_Dataset section_

┄┄┄┄┄┄┄┄┄┄

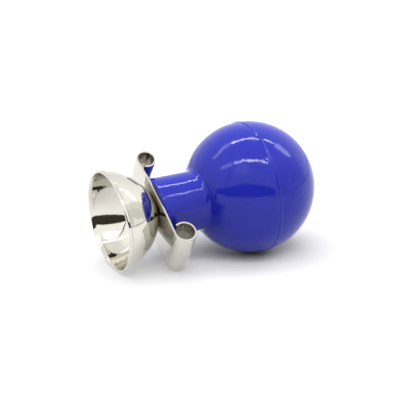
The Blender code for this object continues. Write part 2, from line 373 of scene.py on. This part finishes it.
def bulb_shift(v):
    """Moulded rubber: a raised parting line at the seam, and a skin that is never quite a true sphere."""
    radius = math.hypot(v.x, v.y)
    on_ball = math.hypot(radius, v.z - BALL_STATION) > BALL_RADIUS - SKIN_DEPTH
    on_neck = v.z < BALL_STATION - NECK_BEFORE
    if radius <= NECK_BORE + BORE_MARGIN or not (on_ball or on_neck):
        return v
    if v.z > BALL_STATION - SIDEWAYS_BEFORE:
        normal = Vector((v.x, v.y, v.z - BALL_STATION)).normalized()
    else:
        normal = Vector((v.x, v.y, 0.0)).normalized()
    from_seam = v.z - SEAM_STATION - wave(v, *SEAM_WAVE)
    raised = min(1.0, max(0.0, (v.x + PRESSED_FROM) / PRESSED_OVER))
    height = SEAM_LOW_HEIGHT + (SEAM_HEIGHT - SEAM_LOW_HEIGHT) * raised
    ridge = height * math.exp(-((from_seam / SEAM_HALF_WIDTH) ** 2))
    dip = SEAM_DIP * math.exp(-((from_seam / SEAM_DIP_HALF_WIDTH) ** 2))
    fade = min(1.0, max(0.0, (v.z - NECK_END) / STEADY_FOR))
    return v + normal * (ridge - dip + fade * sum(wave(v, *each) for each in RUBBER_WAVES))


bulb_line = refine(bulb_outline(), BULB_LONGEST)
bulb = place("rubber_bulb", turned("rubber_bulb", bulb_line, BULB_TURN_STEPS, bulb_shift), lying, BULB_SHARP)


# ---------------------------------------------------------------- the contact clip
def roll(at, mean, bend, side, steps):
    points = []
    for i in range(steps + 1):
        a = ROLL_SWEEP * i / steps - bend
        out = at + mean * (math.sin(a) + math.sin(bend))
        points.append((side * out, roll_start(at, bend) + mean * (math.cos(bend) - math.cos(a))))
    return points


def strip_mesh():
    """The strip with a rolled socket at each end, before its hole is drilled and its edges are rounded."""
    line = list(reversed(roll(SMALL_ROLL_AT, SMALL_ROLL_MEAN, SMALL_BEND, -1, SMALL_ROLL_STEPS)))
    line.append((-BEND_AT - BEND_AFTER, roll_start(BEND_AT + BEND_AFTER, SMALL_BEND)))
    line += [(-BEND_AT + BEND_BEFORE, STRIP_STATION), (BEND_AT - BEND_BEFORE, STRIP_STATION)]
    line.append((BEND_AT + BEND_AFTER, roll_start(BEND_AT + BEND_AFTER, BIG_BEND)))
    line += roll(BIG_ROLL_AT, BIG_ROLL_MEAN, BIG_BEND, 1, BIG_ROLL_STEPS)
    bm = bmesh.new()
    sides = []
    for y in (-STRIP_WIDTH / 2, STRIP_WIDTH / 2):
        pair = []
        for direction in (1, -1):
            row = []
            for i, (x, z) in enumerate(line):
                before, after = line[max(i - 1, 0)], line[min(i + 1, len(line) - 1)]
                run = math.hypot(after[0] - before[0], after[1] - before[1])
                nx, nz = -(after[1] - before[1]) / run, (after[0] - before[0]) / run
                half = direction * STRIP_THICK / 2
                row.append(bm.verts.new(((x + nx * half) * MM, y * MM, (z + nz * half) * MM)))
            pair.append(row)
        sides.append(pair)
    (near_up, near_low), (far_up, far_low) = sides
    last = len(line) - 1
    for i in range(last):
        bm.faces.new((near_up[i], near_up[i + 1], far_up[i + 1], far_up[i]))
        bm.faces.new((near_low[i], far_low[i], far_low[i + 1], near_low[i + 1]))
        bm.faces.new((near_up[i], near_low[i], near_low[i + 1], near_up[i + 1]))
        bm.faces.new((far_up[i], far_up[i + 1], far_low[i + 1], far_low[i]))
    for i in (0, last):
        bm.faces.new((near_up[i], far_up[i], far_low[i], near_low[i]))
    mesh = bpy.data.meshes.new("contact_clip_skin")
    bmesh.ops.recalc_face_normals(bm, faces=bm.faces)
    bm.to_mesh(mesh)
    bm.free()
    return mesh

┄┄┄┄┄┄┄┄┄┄

_Problem_
Reproduce the listing above verbatim, from first line to last.

_Correct result_
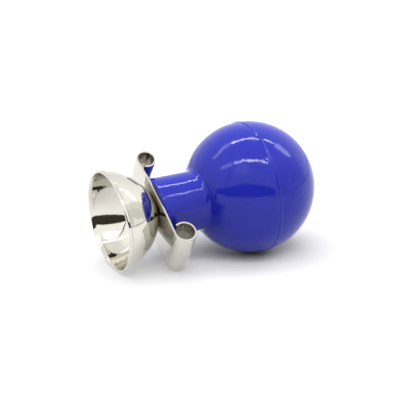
The Blender code for this object continues. Write part 2, from line 373 of scene.py on. This part finishes it.
def bulb_shift(v):
    """Moulded rubber: a raised parting line at the seam, and a skin that is never quite a true sphere."""
    radius = math.hypot(v.x, v.y)
    on_ball = math.hypot(radius, v.z - BALL_STATION) > BALL_RADIUS - SKIN_DEPTH
    on_neck = v.z < BALL_STATION - NECK_BEFORE
    if radius <= NECK_BORE + BORE_MARGIN or not (on_ball or on_neck):
        return v
    if v.z > BALL_STATION - SIDEWAYS_BEFORE:
        normal = Vector((v.x, v.y, v.z - BALL_STATION)).normalized()
    else:
        normal = Vector((v.x, v.y, 0.0)).normalized()
    from_seam = v.z - SEAM_STATION - wave(v, *SEAM_WAVE)
    raised = min(1.0, max(0.0, (v.x + PRESSED_FROM) / PRESSED_OVER))
    height = SEAM_LOW_HEIGHT + (SEAM_HEIGHT - SEAM_LOW_HEIGHT) * raised
    ridge = height * math.exp(-((from_seam / SEAM_HALF_WIDTH) ** 2))
    dip = SEAM_DIP * math.exp(-((from_seam / SEAM_DIP_HALF_WIDTH) ** 2))
    fade = min(1.0, max(0.0, (v.z - NECK_END) / STEADY_FOR))
    return v + normal * (ridge - dip + fade * sum(wave(v, *each) for each in RUBBER_WAVES))


bulb_line = refine(bulb_outline(), BULB_LONGEST)
bulb = place("rubber_bulb", turned("rubber_bulb", bulb_line, BULB_TURN_STEPS, bulb_shift), lying, BULB_SHARP)


# ---------------------------------------------------------------- the contact clip
def roll(at, mean, bend, side, steps):
    points = []
    for i in range(steps + 1):
        a = ROLL_SWEEP * i / steps - bend
        out = at + mean * (math.sin(a) + math.sin(bend))
        points.append((side * out, roll_start(at, bend) + mean * (math.cos(bend) - math.cos(a))))
    return points


def strip_mesh():
    """The strip with a rolled socket at each end, before its hole is drilled and its edges are rounded."""
    line = list(reversed(roll(SMALL_ROLL_AT, SMALL_ROLL_MEAN, SMALL_BEND, -1, SMALL_ROLL_STEPS)))
    line.append((-BEND_AT - BEND_AFTER, roll_start(BEND_AT + BEND_AFTER, SMALL_BEND)))
    line += [(-BEND_AT + BEND_BEFORE, STRIP_STATION), (BEND_AT - BEND_BEFORE, STRIP_STATION)]
    line.append((BEND_AT + BEND_AFTER, roll_start(BEND_AT + BEND_AFTER, BIG_BEND)))
    line += roll(BIG_ROLL_AT, BIG_ROLL_MEAN, BIG_BEND, 1, BIG_ROLL_STEPS)
    bm = bmesh.new()
    sides = []
    for y in (-STRIP_WIDTH / 2, STRIP_WIDTH / 2):
        pair = []
        for direction in (1, -1):
            row = []
            for i, (x, z) in enumerate(line):
                before, after = line[max(i - 1, 0)], line[min(i + 1, len(line) - 1)]
                run = math.hypot(after[0] - before[0], after[1] - before[1])
                nx, nz = -(after[1] - before[1]) / run, (after[0] - before[0]) / run
                half = direction * STRIP_THICK / 2
                row.append(bm.verts.new(((x + nx * half) * MM, y * MM, (z + nz * half) * MM)))
            pair.append(row)
        sides.append(pair)
    (near_up, near_low), (far_up, far_low) = sides
    last = len(line) - 1
    for i in range(last):
        bm.faces.new((near_up[i], near_up[i + 1], far_up[i + 1], far_up[i]))
        bm.faces.new((near_low[i], far_low[i], far_low[i + 1], near_low[i + 1]))
        bm.faces.new((near_up[i], near_low[i], near_low[i + 1], near_up[i + 1]))
        bm.faces.new((far_up[i], far_up[i + 1], far_low[i + 1], far_low[i]))
    for i in (0, last):
        bm.faces.new((near_up[i], far_up[i], far_low[i], near_low[i]))
    mesh = bpy.data.meshes.new("contact_clip_skin")
    bmesh.ops.recalc_face_normals(bm, faces=bm.faces)
    bm.to_mesh(mesh)
    bm.free()
    return mesh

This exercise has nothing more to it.